Everything in the listing should be restated word for word.
* START Data to use *
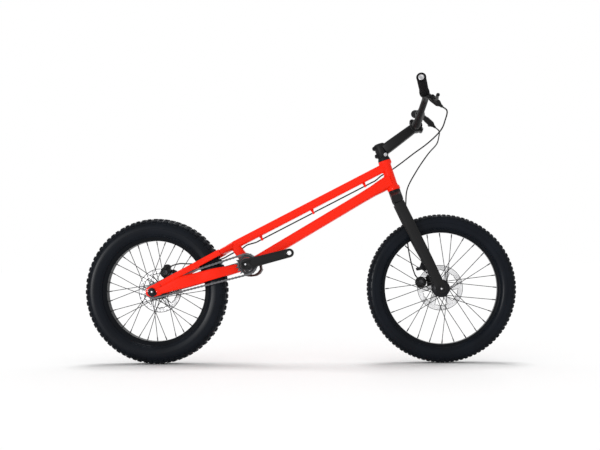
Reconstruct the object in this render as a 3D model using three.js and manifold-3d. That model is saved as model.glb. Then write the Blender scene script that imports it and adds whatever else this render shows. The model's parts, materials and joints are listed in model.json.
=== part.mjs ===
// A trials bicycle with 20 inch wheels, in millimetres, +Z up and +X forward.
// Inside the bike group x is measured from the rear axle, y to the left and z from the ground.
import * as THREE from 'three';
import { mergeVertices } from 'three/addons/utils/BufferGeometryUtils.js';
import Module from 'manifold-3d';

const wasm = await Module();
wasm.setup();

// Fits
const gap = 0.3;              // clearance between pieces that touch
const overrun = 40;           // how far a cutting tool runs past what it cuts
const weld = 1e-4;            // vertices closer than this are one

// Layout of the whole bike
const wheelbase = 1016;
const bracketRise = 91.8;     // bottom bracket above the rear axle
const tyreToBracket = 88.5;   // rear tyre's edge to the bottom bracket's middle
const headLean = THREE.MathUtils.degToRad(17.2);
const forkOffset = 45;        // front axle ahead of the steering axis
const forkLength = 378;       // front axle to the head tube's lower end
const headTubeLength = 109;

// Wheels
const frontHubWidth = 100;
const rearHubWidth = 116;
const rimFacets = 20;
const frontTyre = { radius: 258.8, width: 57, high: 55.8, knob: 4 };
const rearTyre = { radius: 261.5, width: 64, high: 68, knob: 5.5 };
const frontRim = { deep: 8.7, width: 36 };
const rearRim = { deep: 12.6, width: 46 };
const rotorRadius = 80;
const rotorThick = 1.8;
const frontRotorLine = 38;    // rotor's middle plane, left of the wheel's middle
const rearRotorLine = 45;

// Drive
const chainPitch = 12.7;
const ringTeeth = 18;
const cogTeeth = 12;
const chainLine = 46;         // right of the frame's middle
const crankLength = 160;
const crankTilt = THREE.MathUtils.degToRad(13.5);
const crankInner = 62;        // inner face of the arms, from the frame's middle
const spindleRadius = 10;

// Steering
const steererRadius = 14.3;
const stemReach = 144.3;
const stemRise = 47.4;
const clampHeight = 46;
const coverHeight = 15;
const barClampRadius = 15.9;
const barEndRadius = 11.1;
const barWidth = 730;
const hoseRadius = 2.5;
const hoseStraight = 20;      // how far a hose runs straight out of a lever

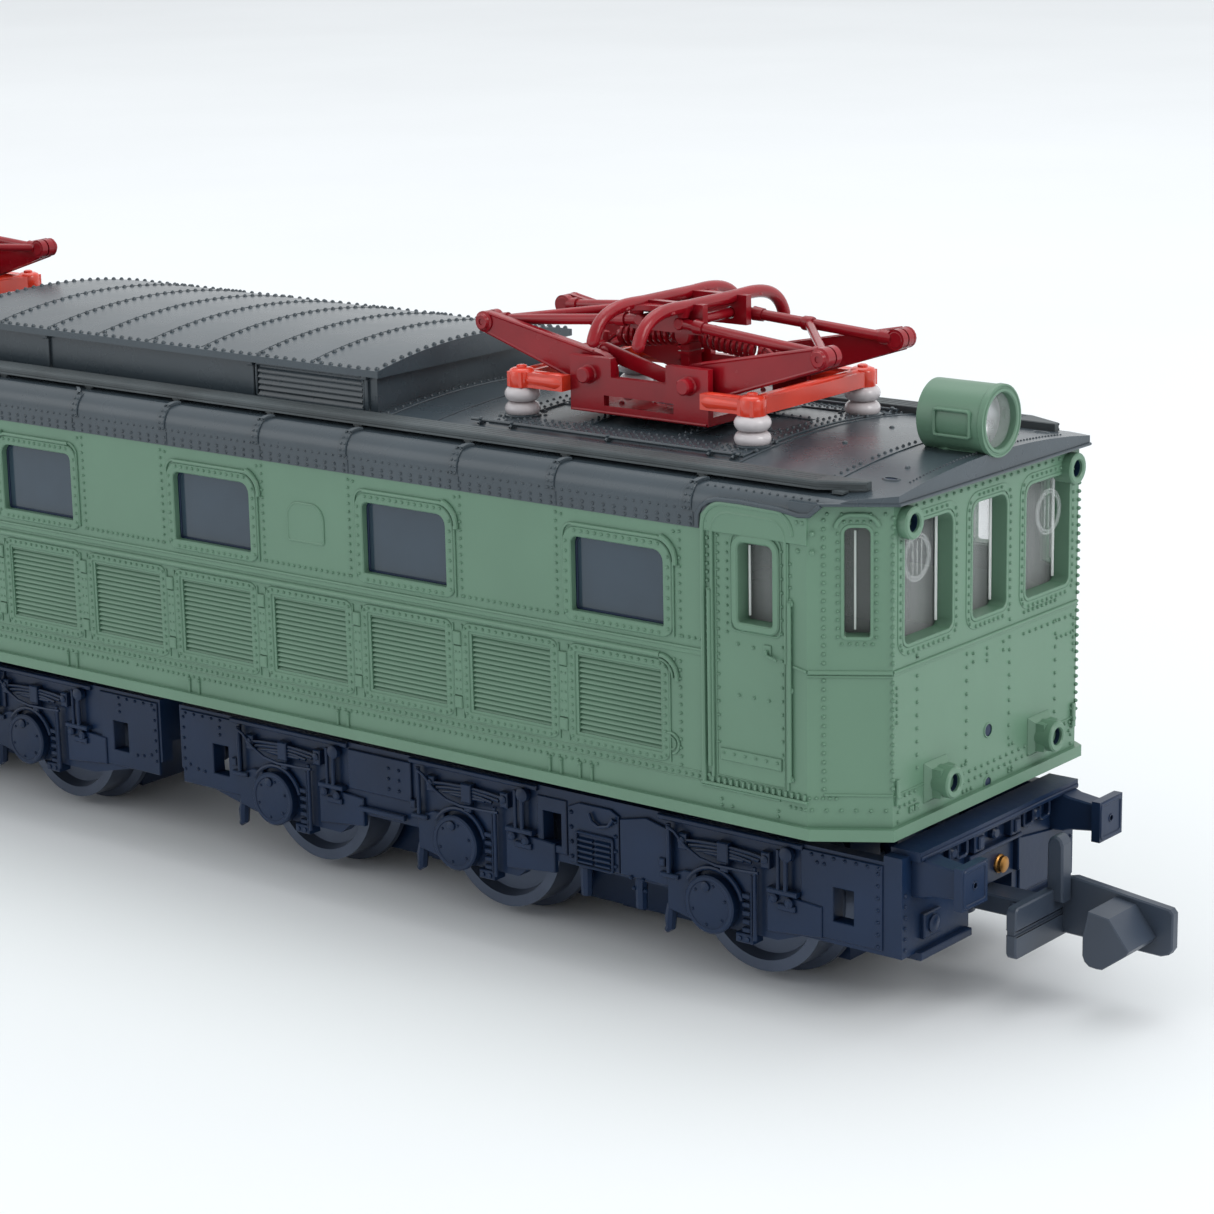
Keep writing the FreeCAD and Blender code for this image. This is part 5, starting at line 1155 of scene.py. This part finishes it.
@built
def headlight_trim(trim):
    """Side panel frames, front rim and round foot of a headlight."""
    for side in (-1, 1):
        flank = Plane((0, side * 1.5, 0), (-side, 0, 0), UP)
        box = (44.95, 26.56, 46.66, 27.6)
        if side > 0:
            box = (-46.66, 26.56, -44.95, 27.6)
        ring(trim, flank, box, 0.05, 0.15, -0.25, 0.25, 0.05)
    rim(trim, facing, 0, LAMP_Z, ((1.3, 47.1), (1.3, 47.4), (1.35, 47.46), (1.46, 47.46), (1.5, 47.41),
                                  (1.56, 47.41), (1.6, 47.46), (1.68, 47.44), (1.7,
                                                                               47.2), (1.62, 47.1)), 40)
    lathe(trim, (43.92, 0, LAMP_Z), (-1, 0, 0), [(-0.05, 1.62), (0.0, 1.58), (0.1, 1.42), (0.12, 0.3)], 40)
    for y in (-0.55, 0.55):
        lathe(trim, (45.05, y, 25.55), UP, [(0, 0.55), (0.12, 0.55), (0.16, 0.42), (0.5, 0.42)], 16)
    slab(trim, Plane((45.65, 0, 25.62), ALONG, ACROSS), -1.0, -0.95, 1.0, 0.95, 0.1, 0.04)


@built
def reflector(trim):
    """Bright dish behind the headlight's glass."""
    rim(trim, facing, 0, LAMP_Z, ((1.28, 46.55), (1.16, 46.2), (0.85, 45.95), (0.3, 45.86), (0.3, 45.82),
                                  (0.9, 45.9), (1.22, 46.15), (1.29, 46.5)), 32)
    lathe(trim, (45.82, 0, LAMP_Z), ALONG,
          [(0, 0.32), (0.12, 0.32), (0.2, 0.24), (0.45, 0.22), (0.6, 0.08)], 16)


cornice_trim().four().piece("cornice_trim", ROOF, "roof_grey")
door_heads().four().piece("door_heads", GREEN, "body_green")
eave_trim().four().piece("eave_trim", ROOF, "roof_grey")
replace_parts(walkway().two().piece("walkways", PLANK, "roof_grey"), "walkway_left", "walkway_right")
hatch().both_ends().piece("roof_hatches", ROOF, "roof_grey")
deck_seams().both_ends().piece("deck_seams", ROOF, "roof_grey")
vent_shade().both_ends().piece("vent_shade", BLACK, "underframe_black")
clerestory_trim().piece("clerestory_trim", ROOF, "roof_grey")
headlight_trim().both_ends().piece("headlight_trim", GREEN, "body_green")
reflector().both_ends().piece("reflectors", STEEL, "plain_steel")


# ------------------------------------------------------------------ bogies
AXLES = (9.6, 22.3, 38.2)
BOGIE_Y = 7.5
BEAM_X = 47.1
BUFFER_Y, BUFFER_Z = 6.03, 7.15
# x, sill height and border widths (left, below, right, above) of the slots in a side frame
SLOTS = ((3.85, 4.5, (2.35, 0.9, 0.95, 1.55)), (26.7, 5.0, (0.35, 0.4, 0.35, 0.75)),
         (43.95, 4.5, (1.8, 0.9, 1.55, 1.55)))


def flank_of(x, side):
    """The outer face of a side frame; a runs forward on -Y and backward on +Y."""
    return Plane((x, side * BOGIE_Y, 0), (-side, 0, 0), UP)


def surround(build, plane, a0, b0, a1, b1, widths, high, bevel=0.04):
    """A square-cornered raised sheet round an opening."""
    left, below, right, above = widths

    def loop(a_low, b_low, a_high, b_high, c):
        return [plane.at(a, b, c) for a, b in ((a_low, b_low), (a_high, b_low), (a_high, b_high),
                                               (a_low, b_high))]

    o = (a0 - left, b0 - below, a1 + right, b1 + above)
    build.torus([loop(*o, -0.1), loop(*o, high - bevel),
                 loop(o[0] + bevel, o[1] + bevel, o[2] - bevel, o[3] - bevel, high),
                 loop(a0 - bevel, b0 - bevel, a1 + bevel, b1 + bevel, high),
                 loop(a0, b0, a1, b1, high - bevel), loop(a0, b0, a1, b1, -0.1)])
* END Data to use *
■ Exercise output
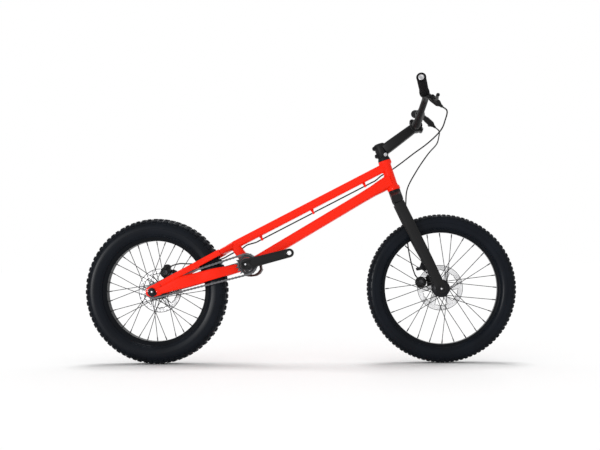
Reconstruct the object in this render as a 3D model using three.js and manifold-3d. That model is saved as model.glb. Then write the Blender scene script that imports it and adds whatever else this render shows. The model's parts, materials and joints are listed in model.json.
=== part.mjs ===
// A trials bicycle with 20 inch wheels, in millimetres, +Z up and +X forward.
// Inside the bike group x is measured from the rear axle, y to the left and z from the ground.
import * as THREE from 'three';
import { mergeVertices } from 'three/addons/utils/BufferGeometryUtils.js';
import Module from 'manifold-3d';

const wasm = await Module();
wasm.setup();

// Fits
const gap = 0.3;              // clearance between pieces that touch
const overrun = 40;           // how far a cutting tool runs past what it cuts
const weld = 1e-4;            // vertices closer than this are one

// Layout of the whole bike
const wheelbase = 1016;
const bracketRise = 91.8;     // bottom bracket above the rear axle
const tyreToBracket = 88.5;   // rear tyre's edge to the bottom bracket's middle
const headLean = THREE.MathUtils.degToRad(17.2);
const forkOffset = 45;        // front axle ahead of the steering axis
const forkLength = 378;       // front axle to the head tube's lower end
const headTubeLength = 109;

// Wheels
const frontHubWidth = 100;
const rearHubWidth = 116;
const rimFacets = 20;
const frontTyre = { radius: 258.8, width: 57, high: 55.8, knob: 4 };
const rearTyre = { radius: 261.5, width: 64, high: 68, knob: 5.5 };
const frontRim = { deep: 8.7, width: 36 };
const rearRim = { deep: 12.6, width: 46 };
const rotorRadius = 80;
const rotorThick = 1.8;
const frontRotorLine = 38;    // rotor's middle plane, left of the wheel's middle
const rearRotorLine = 45;

// Drive
const chainPitch = 12.7;
const ringTeeth = 18;
const cogTeeth = 12;
const chainLine = 46;         // right of the frame's middle
const crankLength = 160;
const crankTilt = THREE.MathUtils.degToRad(13.5);
const crankInner = 62;        // inner face of the arms, from the frame's middle
const spindleRadius = 10;

// Steering
const steererRadius = 14.3;
const stemReach = 144.3;
const stemRise = 47.4;
const clampHeight = 46;
const coverHeight = 15;
const barClampRadius = 15.9;
const barEndRadius = 11.1;
const barWidth = 730;
const hoseRadius = 2.5;
const hoseStraight = 20;      // how far a hose runs straight out of a lever

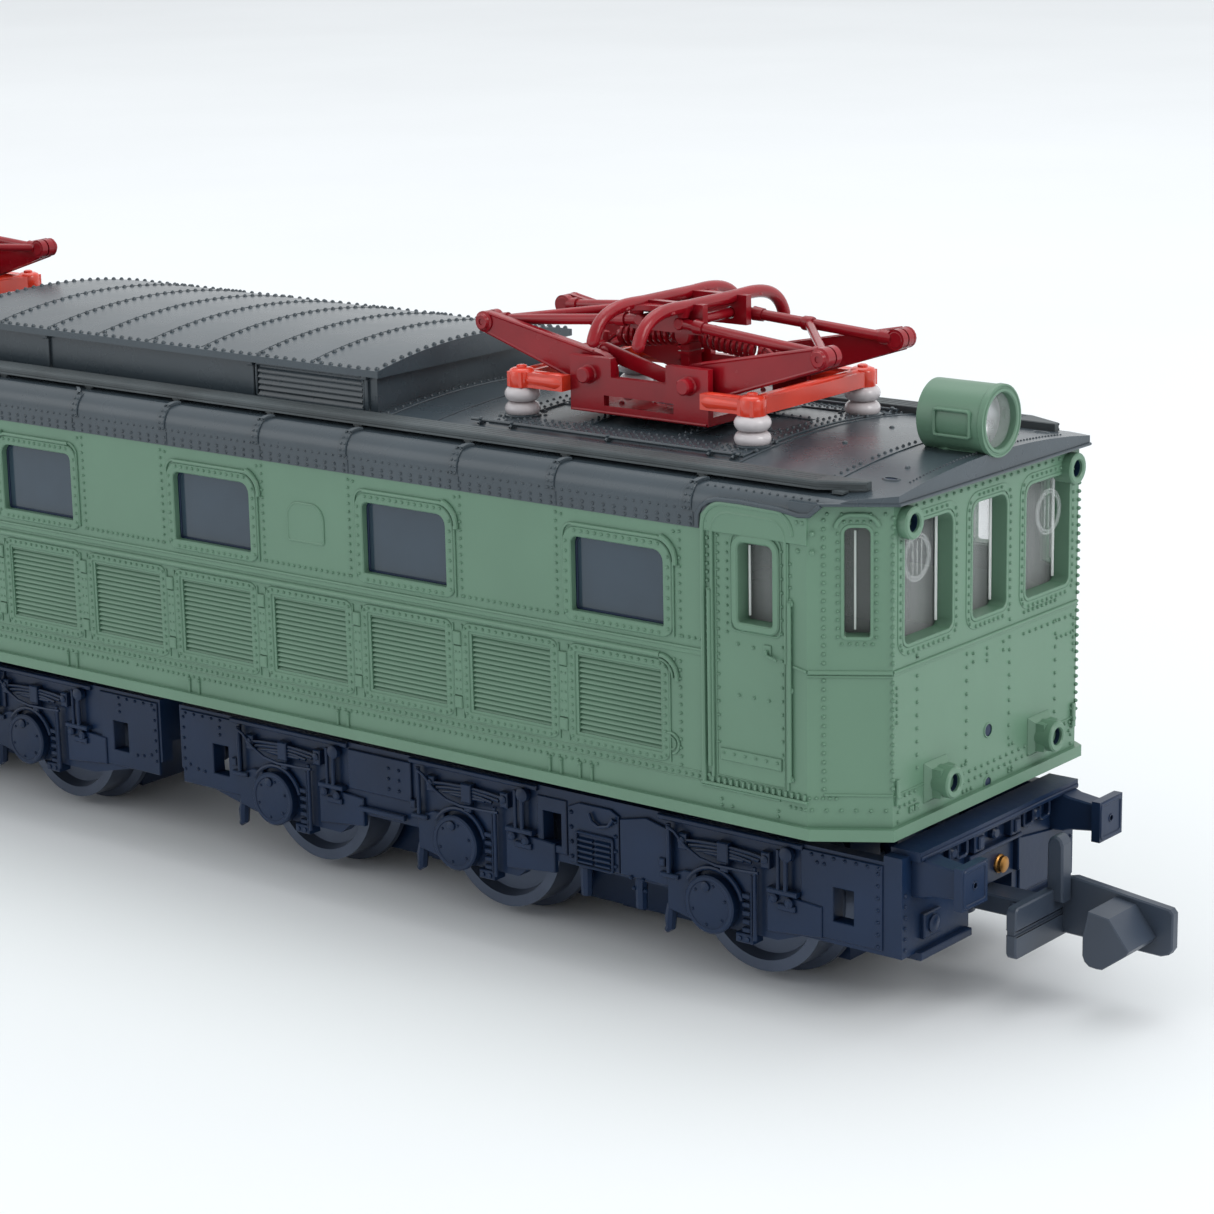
Keep writing the FreeCAD and Blender code for this image. This is part 5, starting at line 1155 of scene.py. This part finishes it.
@built
def headlight_trim(trim):
    """Side panel frames, front rim and round foot of a headlight."""
    for side in (-1, 1):
        flank = Plane((0, side * 1.5, 0), (-side, 0, 0), UP)
        box = (44.95, 26.56, 46.66, 27.6)
        if side > 0:
            box = (-46.66, 26.56, -44.95, 27.6)
        ring(trim, flank, box, 0.05, 0.15, -0.25, 0.25, 0.05)
    rim(trim, facing, 0, LAMP_Z, ((1.3, 47.1), (1.3, 47.4), (1.35, 47.46), (1.46, 47.46), (1.5, 47.41),
                                  (1.56, 47.41), (1.6, 47.46), (1.68, 47.44), (1.7,
                                                                               47.2), (1.62, 47.1)), 40)
    lathe(trim, (43.92, 0, LAMP_Z), (-1, 0, 0), [(-0.05, 1.62), (0.0, 1.58), (0.1, 1.42), (0.12, 0.3)], 40)
    for y in (-0.55, 0.55):
        lathe(trim, (45.05, y, 25.55), UP, [(0, 0.55), (0.12, 0.55), (0.16, 0.42), (0.5, 0.42)], 16)
    slab(trim, Plane((45.65, 0, 25.62), ALONG, ACROSS), -1.0, -0.95, 1.0, 0.95, 0.1, 0.04)


@built
def reflector(trim):
    """Bright dish behind the headlight's glass."""
    rim(trim, facing, 0, LAMP_Z, ((1.28, 46.55), (1.16, 46.2), (0.85, 45.95), (0.3, 45.86), (0.3, 45.82),
                                  (0.9, 45.9), (1.22, 46.15), (1.29, 46.5)), 32)
    lathe(trim, (45.82, 0, LAMP_Z), ALONG,
          [(0, 0.32), (0.12, 0.32), (0.2, 0.24), (0.45, 0.22), (0.6, 0.08)], 16)


cornice_trim().four().piece("cornice_trim", ROOF, "roof_grey")
door_heads().four().piece("door_heads", GREEN, "body_green")
eave_trim().four().piece("eave_trim", ROOF, "roof_grey")
replace_parts(walkway().two().piece("walkways", PLANK, "roof_grey"), "walkway_left", "walkway_right")
hatch().both_ends().piece("roof_hatches", ROOF, "roof_grey")
deck_seams().both_ends().piece("deck_seams", ROOF, "roof_grey")
vent_shade().both_ends().piece("vent_shade", BLACK, "underframe_black")
clerestory_trim().piece("clerestory_trim", ROOF, "roof_grey")
headlight_trim().both_ends().piece("headlight_trim", GREEN, "body_green")
reflector().both_ends().piece("reflectors", STEEL, "plain_steel")


# ------------------------------------------------------------------ bogies
AXLES = (9.6, 22.3, 38.2)
BOGIE_Y = 7.5
BEAM_X = 47.1
BUFFER_Y, BUFFER_Z = 6.03, 7.15
# x, sill height and border widths (left, below, right, above) of the slots in a side frame
SLOTS = ((3.85, 4.5, (2.35, 0.9, 0.95, 1.55)), (26.7, 5.0, (0.35, 0.4, 0.35, 0.75)),
         (43.95, 4.5, (1.8, 0.9, 1.55, 1.55)))


def flank_of(x, side):
    """The outer face of a side frame; a runs forward on -Y and backward on +Y."""
    return Plane((x, side * BOGIE_Y, 0), (-side, 0, 0), UP)


def surround(build, plane, a0, b0, a1, b1, widths, high, bevel=0.04):
    """A square-cornered raised sheet round an opening."""
    left, below, right, above = widths

    def loop(a_low, b_low, a_high, b_high, c):
        return [plane.at(a, b, c) for a, b in ((a_low, b_low), (a_high, b_low), (a_high, b_high),
                                               (a_low, b_high))]

    o = (a0 - left, b0 - below, a1 + right, b1 + above)
    build.torus([loop(*o, -0.1), loop(*o, high - bevel),
                 loop(o[0] + bevel, o[1] + bevel, o[2] - bevel, o[3] - bevel, high),
                 loop(a0 - bevel, b0 - bevel, a1 + bevel, b1 + bevel, high),
                 loop(a0, b0, a1, b1, high - bevel), loop(a0, b0, a1, b1, -0.1)])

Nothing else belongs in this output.